Anwar Ibrahim was in his mid-thirties when he chose to shun PAS and pick Umno in 1982 to access power. Almost 40 years later, his choice is vindicated even if his temperament is suspect.

Mahathir Mohamad was always an Umno man, and when he opposed prime minister Tunku Abdul Rahman in the 1960s he was in his forties. He kept his anger within the party. Sacked, he returned to the party. The radical Kedah lad knew enough to stay with the safe choice.

Khairy, from his mid-twenties, positioned himself well inside the Abdullah Badawi administration, and roamed the Umno universe.

They’d moan and groan about the party, but they stayed on the path of least resistance.

Saddiq didn’t. There’s plenty of courage in that, even if back then it appeared foolish.

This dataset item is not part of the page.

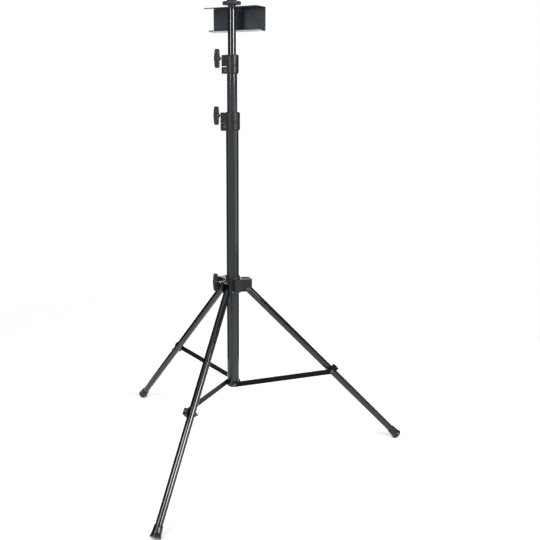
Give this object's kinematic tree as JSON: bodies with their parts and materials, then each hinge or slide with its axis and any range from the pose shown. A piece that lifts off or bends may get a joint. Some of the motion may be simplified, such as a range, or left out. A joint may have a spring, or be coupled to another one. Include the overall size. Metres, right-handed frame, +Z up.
{
  "type": "tripod music stand",
  "caption": "Tall telescopic tripod stand with a sliding leg hub, flat leg braces, clamp collars with wing knobs and a sheet steel channel bracket on top.",
  "frame": {"origin": "on the floor, on the axis of the mast", "axes": "+Z up along the mast, -Y towards the front of the stand, +X to its right"},
  "size_m": [0.8593, 0.9128, 1.3063],
  "materials": {
    "tube_coat": "satin black powder coat",
    "strip_coat": "satin black powder coat",
    "sheet_coat": "satin black powder coat",
    "clamp_plastic": "moulded, fine grain",
    "hub_plastic": "moulded, semi-gloss",
    "knob_plastic": "moulded, semi-gloss",
    "bush_nylon": "moulded nylon",
    "foot_rubber": "matt",
    "stud_steel": "zinc plated",
    "black_screw": "black zinc"
  },
  "bodies": {
    "mast": {"mast_tube": "tube_coat", "mast_end_plug": "bush_nylon", "brace_pivot_screws": "black_screw", "lower_clamp": "clamp_plastic", "lower_clamp_bush": "bush_nylon", "lower_clamp_screw": "black_screw"},
    "middle_section": {"middle_tube": "tube_coat", "middle_tube_guide": "bush_nylon", "upper_clamp": "clamp_plastic", "upper_clamp_bush": "bush_nylon", "upper_clamp_screw": "black_screw"},
    "top_section": {"top_rod": "tube_coat", "top_rod_guide": "bush_nylon", "top_rod_insert": "stud_steel"},
    "bracket": {"top_bracket": "sheet_coat", "bracket_washer": "bush_nylon"},
    "top_knob": {"top_knob": "knob_plastic", "top_knob_stud": "stud_steel"},
    "lower_clamp_knob": {"lower_clamp_knob": "knob_plastic", "lower_clamp_stud": "stud_steel"},
    "upper_clamp_knob": {"upper_clamp_knob": "knob_plastic", "upper_clamp_stud": "stud_steel"},
    "hub": {"hub": "hub_plastic", "hub_bush": "bush_nylon", "leg_pivot_bolts": "black_screw", "leg_pivot_nuts": "black_screw"},
    "hub_knob": {"hub_knob": "knob_plastic", "hub_stud": "stud_steel"},
    "leg_right": {"leg_right": "tube_coat", "leg_plug_right": "bush_nylon", "foot_right": "foot_rubber", "leg_bracket_right": "hub_plastic", "bracket_screw_right": "black_screw", "brace_bolt_right": "black_screw", "brace_nut_right": "black_screw"},
    "brace_right": {"brace_right": "strip_coat", "brace_rivet_right": "black_screw"},
    "leg_back": {"leg_back": "tube_coat", "leg_plug_back": "bush_nylon", "foot_back": "foot_rubber", "leg_bracket_back": "hub_plastic", "bracket_screw_back": "black_screw", "brace_bolt_back": "black_screw", "brace_nut_back": "black_screw"},
    "brace_back": {"brace_back": "strip_coat", "brace_rivet_back": "black_screw"},
    "leg_front": {"leg_front": "tube_coat", "leg_plug_front": "bush_nylon", "foot_front": "foot_rubber", "leg_bracket_front": "hub_plastic", "bracket_screw_front": "black_screw", "brace_bolt_front": "black_screw", "brace_nut_front": "black_screw"},
    "brace_front": {"brace_front": "strip_coat", "brace_rivet_front": "black_screw"}
  },
  "joints": [
    {"name": "middle_slide", "type": "slide", "parent": "mast", "child": "middle_section", "axis": [0, 0, 1], "range_m": [-0.1, 0.45]},
    {"name": "rod_slide", "type": "slide", "parent": "middle_section", "child": "top_section", "axis": [0, 0, 1], "range_m": [-0.043, 0.45]},
    {"name": "bracket_swivel", "type": "hinge", "parent": "top_section", "child": "bracket", "pos_m": [0, 0, 1.281], "axis": [0, 0, 1], "continuous": true},
    {"name": "top_knob_turn", "type": "hinge", "parent": "top_section", "child": "top_knob", "pos_m": [0, 0, 1.29], "axis": [0, 0, 1], "range_deg": [0, 720]},
    {"name": "lower_clamp_knob_turn", "type": "hinge", "parent": "mast", "child": "lower_clamp_knob", "pos_m": [0, 0, 0.9999], "axis": [-0.9894, -0.1452, 0], "range_deg": [0, 540]},
    {"name": "upper_clamp_knob_turn", "type": "hinge", "parent": "middle_section", "child": "upper_clamp_knob", "pos_m": [0, 0, 1.1514], "axis": [-0.9894, -0.1452, 0], "range_deg": [0, 540]},
    {"name": "hub_slide", "type": "slide", "parent": "mast", "child": "hub", "axis": [0, 0, 1], "range_m": [0, 0.375]},
    {"name": "hub_knob_turn", "type": "hinge", "parent": "hub", "child": "hub_knob", "pos_m": [0, 0, 0.528], "axis": [-0.9894, -0.1452, 0], "range_deg": [0, 540]},
    {"name": "leg_right_fold", "type": "hinge", "parent": "hub", "child": "leg_right", "pos_m": [0.04156, 0.0061, 0.508], "axis": [-0.1452, 0.9894, 0], "range_deg": [0, 43.73]},
    {"name": "brace_right_fold", "type": "hinge", "parent": "mast", "child": "brace_right", "pos_m": [0, 0, 0.2171], "axis": [0.1452, -0.9894, 0], "range_deg": [0, 77.46]},
    {"name": "leg_back_fold", "type": "hinge", "parent": "hub", "child": "leg_back", "pos_m": [-0.02606, 0.03294, 0.508], "axis": [-0.7842, -0.6205, 0], "range_deg": [0, 43.73]},
    {"name": "brace_back_fold", "type": "hinge", "parent": "mast", "child": "brace_back", "pos_m": [0, 0, 0.2171], "axis": [0.7842, 0.6205, 0], "range_deg": [0, 77.46]},
    {"name": "leg_front_fold", "type": "hinge", "parent": "hub", "child": "leg_front", "pos_m": [-0.0155, -0.03904, 0.508], "axis": [0.9295, -0.3689, 0], "range_deg": [0, 43.73]},
    {"name": "brace_front_fold", "type": "hinge", "parent": "mast", "child": "brace_front", "pos_m": [0, 0, 0.2171], "axis": [-0.9295, 0.3689, 0], "range_deg": [0, 77.46]}
  ],
  "couplings": [
    {"joint": "leg_right_fold", "follows": "hub_slide", "rad_per_m": 2.0332},
    {"joint": "brace_right_fold", "follows": "hub_slide", "rad_per_m": 3.6012},
    {"joint": "leg_back_fold", "follows": "hub_slide", "rad_per_m": 2.0332},
    {"joint": "brace_back_fold", "follows": "hub_slide", "rad_per_m": 3.6012},
    {"joint": "leg_front_fold", "follows": "hub_slide", "rad_per_m": 2.0332},
    {"joint": "brace_front_fold", "follows": "hub_slide", "rad_per_m": 3.6012}
  ]
}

He chose to leave the adulation inside Umno, the federal government, and followed his heart and went with the infant, and maybe soon to be stillborn, Pribumi Bersatu.

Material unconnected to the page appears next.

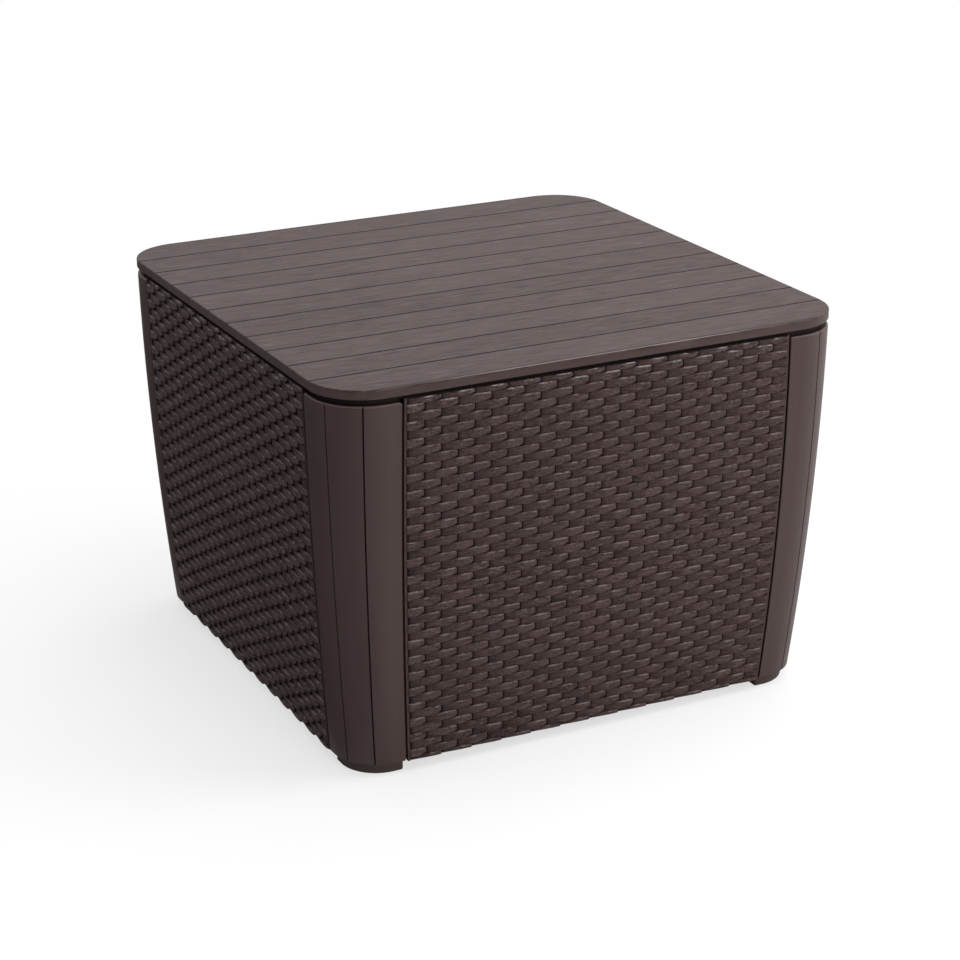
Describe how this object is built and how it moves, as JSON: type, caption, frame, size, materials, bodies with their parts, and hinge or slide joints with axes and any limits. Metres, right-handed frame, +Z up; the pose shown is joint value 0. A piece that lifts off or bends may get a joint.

“We have hope. Rebellions are built on hope,” is what the protagonist Jyn Erson (Felicity Jones) utters in Star Wars’ Rogue One. It was 2016, the year the Umno-copy party was formed and perhaps Saddiq found inspiration in a fictional lost cause, which might be the case in his political choices.

So, as much as people spite Saddiq for being too young a minister, other than the birth-lottery benefit of being a Malay-Muslim male from Johor educated in the Royal Military College before the International Islamic University (IIU), he chose to put his chips with the new start-up.

He showed courage.

Second question

The intrusion last week in Johor also presents another challenge. Is the bully culture celebrated in Malaysia? Is it that those who are capable of physically disrupting the peace-loving are seen as strategists? They were strategically capable of collecting gangsters and roughing up democrats?

For those not well acquainted with the power-play locally, it is standard for violence to prove a point.

Nomination days are a joke. Party events are aberrations. Gatherings are a farce. 

I was in PKR headquarters as gangsters associated with a minister in the previous administration tried to storm the office. Bikes revving, angry men screaming and hitting shutters. Is this how to build a country?

Yet, many doff hats to those willing to punch the living daylights out of the civilised.

Are we incensed a minister can be bullied?

I can name former education ministers who’d speak about the evils of violence and erect billboards in schools asking young people to come forward when they are physically intimidated but would back the violence their Umno party advocates. At the same time. Without shame.

“Listen children, violence is horrible and avoid it. Unless of course, we are asking for it, then the bloke just deserved it. It’s not a punch, it’s about reminding them to respect our party.”

Look, if they can arrive to harm a minister who has the protection of police, imagine how safe is life for you, the regular citizen? If they can come for Saddiq, coming for you would be a cake walk. This is what should upset Malaysians, the intimidation they can be subject to. Because mob law gets affirmation.

Courage

We started with Saddiq, we should end with him.

A friend accused me of being unfair when it comes to him. You see, we are all from the debate community, decades of debaters. Saddiq impressed me the first time I heard him speak, and I don’t hide it.

The suggestion has been that I do not know how it feels to be under the cosh.

What do they know?

As a person advocating against race politics inside UKM in the nineties at the height of the Mahathir-Anwar administration, it was bloody scary to be in Bangi campus. 

Everyone I knew opposed me, friend or foe. Which leaves you alone. And intimidation was a common affair and I did not have police or campus security to bail me out.

Hit yes, hurt yes, cursed yes, chased yes, but you have to stand for what you believe in, whether as a few or one.

I don’t support the politics of Pribumi Bersatu, it’s bigoted without question. But I support the courage Saddiq has shown over the years.

He should have stood his ground in Johor last week. The police can offer ministers security advice, ministers have to factor politics and determine. While he did live to fight another day, he lost the symbolism of resistance. That he can say, in New Malaysia, no one needs to run away. He lost that chance.

Other chances will arrive. I wish him courage on those days.

* This is the personal opinion of the columnist.